Artificial Diets as a Backup

If you can’t get fresh mulberry leaves, commercially available silkworm chow is the alternative. These artificial diets are typically sold as a dry powder or block that you rehydrate and prepare at home. A straightforward recipe used in research combines mulberry leaf powder and soybean flour in a 1:1 ratio, though commercial products may include additional ingredients to boost nutrition.

Once prepared, artificial diet firms up to a soft, cheese-like texture. You feed it to the worms by grating thin layers directly over them using the smallest holes on a standard cheese grater. This works especially well for tiny hatchlings that can’t chew through thick pieces of food.

Artificial diets do come with measurable downsides.

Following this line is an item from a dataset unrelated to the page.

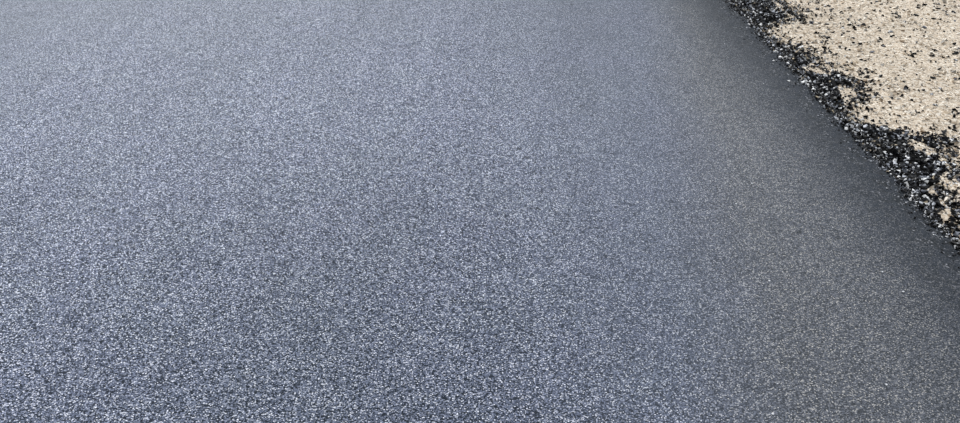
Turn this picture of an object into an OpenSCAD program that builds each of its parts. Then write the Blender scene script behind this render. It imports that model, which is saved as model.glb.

Silkworms raised on them take roughly 12 to 13% longer to develop through their larval stages compared to those eating fresh leaves. Cocoon shell quality, which reflects how efficiently the worm converts food into silk, also tends to be lower on artificial diets. For classroom projects or small hobby batches, these differences are minor. For anyone trying to produce quality silk, fresh mulberry leaves are clearly superior.

Feeding Hatchlings and Early Instars

Newly hatched silkworms are tiny, about the size of an eyelash, and need their food delivered in very small pieces. If you’re using fresh leaves, chop or shred them into thin strips no wider than the worms themselves. If you’re using artificial diet, grate a thin layer directly over the hatchlings in their container, covering the entire surface area so every worm has food within reach.

During the first two instars (roughly the first week), feeding twice a day is generally sufficient. The worms are small, eat slowly, and don’t consume much. Keep food fresh by removing dried-out leaf pieces before adding new ones. Leftover food that stays moist too long can develop mold, which is harmful to the larvae.

Feeding Later Instars

Appetite increases dramatically from the third instar onward. By the fifth and final instar, silkworms are eating machines, consuming several times their body weight in leaves before they stop eating and begin spinning their cocoon. Research on feeding frequency shows that three to five feedings per day, spaced four to five hours apart, produce the best growth and cocoon outcomes for these later stages.

At this point, you can offer whole mulberry leaves rather than chopped pieces. Lay fresh leaves directly on top of the worms. They’ll crawl up and feed from the underside. Replace uneaten leaves once they begin to dry out or wilt. During their final instar, a batch of several dozen worms can go through a surprising volume of leaves daily, so plan your leaf supply ahead of time.

What Not to Feed Silkworms

Silkworms cannot survive on lettuce, cabbage, spinach, or other common greens. While very young larvae may nibble on certain alternative leaves out of hunger, they will not complete development on anything other than mulberry or a mulberry-based artificial diet. Some online sources suggest alternatives like osage orange leaves (from a related plant family), but these are unreliable for full development and should only be considered as a very short-term emergency option, not a replacement.

Avoid feeding any leaves that are yellowed, spotted with fungus, or visibly damaged by other insects. Contaminated or decaying plant material introduces bacteria and pathogens into the rearing container. Keep the feeding environment clean by removing frass (droppings) and old leaf debris every day or two, especially in later instars when waste accumulates quickly.